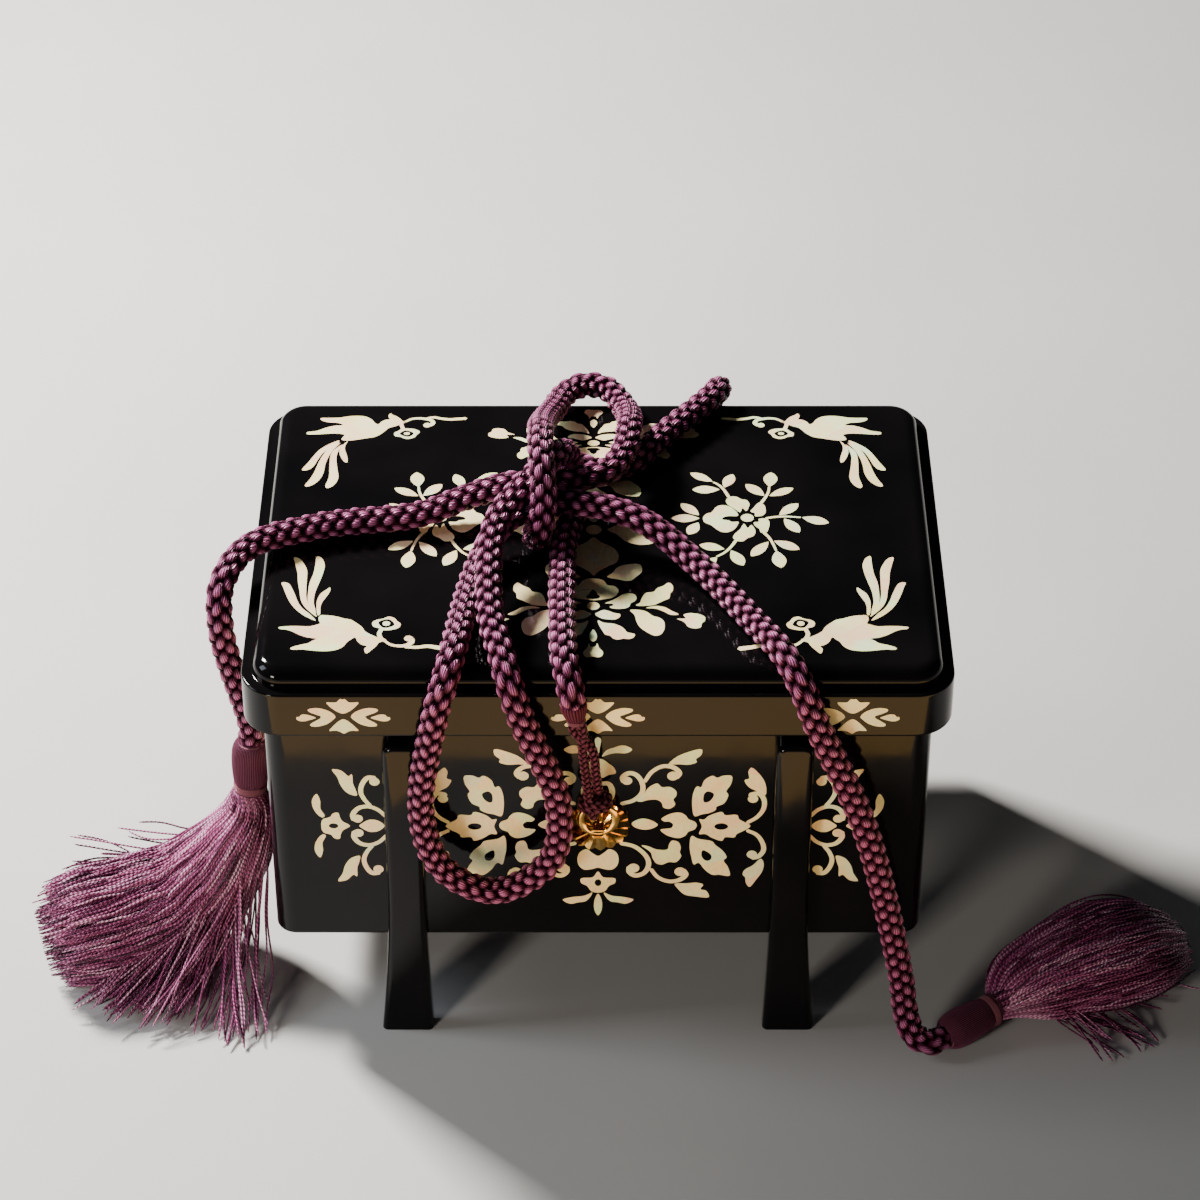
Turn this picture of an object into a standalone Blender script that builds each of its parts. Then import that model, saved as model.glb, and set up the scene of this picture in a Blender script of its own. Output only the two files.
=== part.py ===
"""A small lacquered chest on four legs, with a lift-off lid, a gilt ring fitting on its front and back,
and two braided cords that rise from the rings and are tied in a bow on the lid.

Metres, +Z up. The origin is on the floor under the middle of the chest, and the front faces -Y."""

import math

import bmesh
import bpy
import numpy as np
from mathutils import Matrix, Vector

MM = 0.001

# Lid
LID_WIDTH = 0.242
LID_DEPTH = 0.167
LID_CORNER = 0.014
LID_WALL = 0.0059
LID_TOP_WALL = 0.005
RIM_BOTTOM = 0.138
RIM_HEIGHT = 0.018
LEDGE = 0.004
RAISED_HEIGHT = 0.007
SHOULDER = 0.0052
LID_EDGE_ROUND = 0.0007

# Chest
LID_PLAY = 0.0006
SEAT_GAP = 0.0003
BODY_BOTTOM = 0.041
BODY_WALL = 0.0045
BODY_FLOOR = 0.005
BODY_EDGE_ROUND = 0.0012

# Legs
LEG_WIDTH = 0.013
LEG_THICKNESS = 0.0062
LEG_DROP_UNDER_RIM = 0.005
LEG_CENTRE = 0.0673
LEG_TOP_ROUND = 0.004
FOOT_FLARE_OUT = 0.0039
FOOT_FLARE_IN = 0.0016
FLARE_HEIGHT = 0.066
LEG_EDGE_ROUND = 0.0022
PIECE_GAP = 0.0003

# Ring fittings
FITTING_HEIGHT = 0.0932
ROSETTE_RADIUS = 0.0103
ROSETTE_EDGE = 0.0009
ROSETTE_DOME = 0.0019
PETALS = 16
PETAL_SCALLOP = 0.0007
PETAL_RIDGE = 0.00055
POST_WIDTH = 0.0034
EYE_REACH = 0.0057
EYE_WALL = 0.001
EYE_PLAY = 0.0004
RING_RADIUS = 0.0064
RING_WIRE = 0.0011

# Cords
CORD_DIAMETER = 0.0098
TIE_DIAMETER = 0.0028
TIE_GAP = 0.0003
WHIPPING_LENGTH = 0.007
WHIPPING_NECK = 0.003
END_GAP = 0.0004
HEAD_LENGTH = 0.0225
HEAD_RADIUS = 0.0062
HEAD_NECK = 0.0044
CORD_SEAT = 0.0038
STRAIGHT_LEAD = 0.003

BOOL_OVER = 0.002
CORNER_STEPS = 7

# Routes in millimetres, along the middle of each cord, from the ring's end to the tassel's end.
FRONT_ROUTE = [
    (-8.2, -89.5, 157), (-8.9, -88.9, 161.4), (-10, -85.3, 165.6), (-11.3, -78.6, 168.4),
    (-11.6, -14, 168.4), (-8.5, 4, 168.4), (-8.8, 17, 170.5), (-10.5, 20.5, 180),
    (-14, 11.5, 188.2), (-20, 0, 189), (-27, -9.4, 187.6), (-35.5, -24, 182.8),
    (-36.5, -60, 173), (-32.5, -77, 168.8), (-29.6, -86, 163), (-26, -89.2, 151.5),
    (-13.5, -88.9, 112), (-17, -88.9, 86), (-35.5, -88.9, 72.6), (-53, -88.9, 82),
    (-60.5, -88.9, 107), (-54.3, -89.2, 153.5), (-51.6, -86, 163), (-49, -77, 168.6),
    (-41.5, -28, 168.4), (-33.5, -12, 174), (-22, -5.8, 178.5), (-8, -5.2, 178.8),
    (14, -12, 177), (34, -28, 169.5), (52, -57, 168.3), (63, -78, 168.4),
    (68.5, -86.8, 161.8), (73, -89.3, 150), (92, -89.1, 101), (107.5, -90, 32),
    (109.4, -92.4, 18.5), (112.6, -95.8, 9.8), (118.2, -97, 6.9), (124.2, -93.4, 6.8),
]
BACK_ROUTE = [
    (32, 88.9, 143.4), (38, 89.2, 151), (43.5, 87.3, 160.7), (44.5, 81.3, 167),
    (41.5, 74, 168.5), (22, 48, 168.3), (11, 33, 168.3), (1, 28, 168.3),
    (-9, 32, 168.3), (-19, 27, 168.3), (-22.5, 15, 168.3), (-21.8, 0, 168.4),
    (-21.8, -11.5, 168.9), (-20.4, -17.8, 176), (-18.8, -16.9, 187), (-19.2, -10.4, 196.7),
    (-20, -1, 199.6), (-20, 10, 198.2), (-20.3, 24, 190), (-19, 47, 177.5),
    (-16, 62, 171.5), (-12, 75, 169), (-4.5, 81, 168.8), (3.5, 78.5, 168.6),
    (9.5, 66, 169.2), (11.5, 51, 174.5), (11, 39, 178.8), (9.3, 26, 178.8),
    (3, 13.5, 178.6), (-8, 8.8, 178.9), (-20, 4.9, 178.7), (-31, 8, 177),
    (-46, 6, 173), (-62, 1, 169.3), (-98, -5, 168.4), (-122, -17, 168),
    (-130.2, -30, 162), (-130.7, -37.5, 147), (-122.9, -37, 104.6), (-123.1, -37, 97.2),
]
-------
GIVEN REQUEST: Gather, from the listing above, every line carrying the word "import".

RESULT:
Turn this picture of an object into a standalone Blender script that builds each of its parts. Then import that model, saved as model.glb, and set up the scene of this picture in a Blender script of its own. Output only the two files.
import math
import bmesh
import bpy
import numpy as np
from mathutils import Matrix, Vector